Erciş'teki Sahra Hastanesi'nde görev yapan acil tıp teknikeri Sıracettin Gökyer, "Beni enkazdan çıkardılar. Elimi yüzümü yıkadıktan sonra aklıma gelen tek şey, bir başka ambulansa binip hayat kurtarmaya gitmek oldu." diyor. Gökyer, 20 gündür izin kullanmadan çalışıyor. Erciş 7 No'lu Sağlık Ocağı Aile Hekimi Şuayip Bilgen, depreme Azra bebeğin sağ kurtarıldığı Ereksen Apartmanı'nın B blokunda yakalananlardan. Bilgen, "O korkuyu yaşamış olsak da bizden yardım bekleyen insanların yanında olmamız gerekiyordu." ifadelerini kullanıyor. Enkazdan kurtulduktan sonra yaralıların imdadına koşanlardan biri de hemşire Zeynep Işık... O da aynı şeyleri söylüyor: "Deprem korkum devam ediyor. Ancak depremzede vatandaşlara yardımcı olmak benim görevim."

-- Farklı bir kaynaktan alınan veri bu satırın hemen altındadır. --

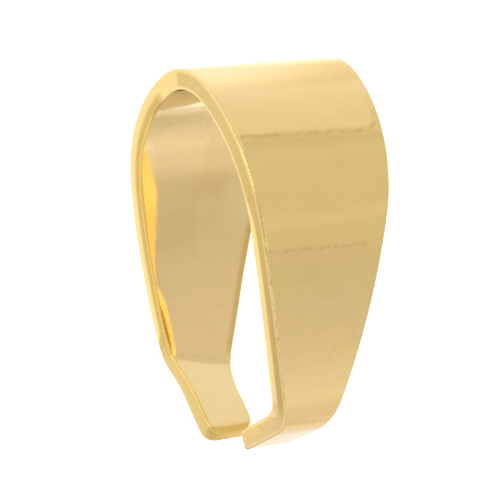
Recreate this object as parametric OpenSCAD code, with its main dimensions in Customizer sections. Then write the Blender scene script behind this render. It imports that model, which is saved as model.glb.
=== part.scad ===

Halen Erciş'teki sahra hastanesinde görev yapan acil tıp teknikeri Sıracettin Gökyer, depreme çalışma arkadaşları ile birlikte bir kafeteryanın ikinci katında yakalanmış. Deprem anında sarsıntıyı hissettikten sonra ne olduğunu anlayamadığını, gözlerini açtığında ise enkaz altında olduğunu fark ettiğini vurgulayan Gökyer, o anları şöyle anlatıyor: "Enkaz altında bir korku yaşadım ama bende panik yoktu. Orada yaptığım tek şey, çabalayıp çıkmaktı. Aradan uzun bir zaman geçti, yaklaşık 4,5 saat sesimi duyuramadım. Beton, moloz yığınına denk geldim ve kazıyarak kendi gayretlerimle enkaz altından çıktım. Bu arada emniyet mensupları, ambulanslar ve çevredeki esnaf olay yerine gelmişti. Beni enkazdan çıkardılar. Elimi yüzümü yıkadıktan hemen sonra aklıma gelen tek şey, bir başka ambulansa binip hayat kurtarmaya gitmek oldu." Hafif yaralı olmasına rağmen 3 gün boyunca hastaneye gelen yaralılara yardımcı olmaya çalıştığını söyleyen Gökyer, kendi durumunun hiç aklına gelmediğini vurguluyor.
'Bizden yardım bekleyenler vardı'
Erciş 7 No'lu Sağlık Ocağı aile hekimi Şuayip Bilgen de depreme mucize bebek Azra'nın sağ olarak kurtarıldığı Ereksen Apartmanı'nın B blokunda yakalananlardan... Bilgen, yaşadıklarını şu sözlerle ifade ediyor: "Deprem sırasında kendimizi kapı ağzına saklayarak yıkıntılardan korunmaya çalıştık. İnsanlar çok büyük bir panik ve şok halindeydi. Biz yukarıdan insanlara el salladık, bağırdık ama o an kimse bizi göremiyor ve duyamıyordu. Ufak sıyrıklarla depremi atlattık. Ama bulunduğumuz yerde birçok tanıdığımız insanı kaybettik." Depremi tüm halkın yaşadığını ve herkesin bir şekilde bir işin ucundan tuttuğunu anlatan Bilgen, "Neticede Erciş'te hayat bir şekilde devam edecekti. Ben hiçbir zaman görevimi bırakıp gitmeyi düşünmedim. Her ne kadar o korkuyu yaşamış olsak da burada bizden yardım bekleyen çok sayıda insan vardı ve bizim burada görevimizin başında olmamız gerekiyordu." diye konuşuyor.
Enkazdan kurtulup yaralıların imdadına koşan sağlık görevlilerinden biri de hemşire Zeynep Işık... Depremi anlatmanın imkânsız olduğunu ve yaşananların tekrarlanmaması için dua ettiğini belirten Işık, deprem korkularının devam ettiğini, ancak yaşadığı kentte depremzede vatandaşlara yardım etmek için görevi başında olduğunu söylüyor.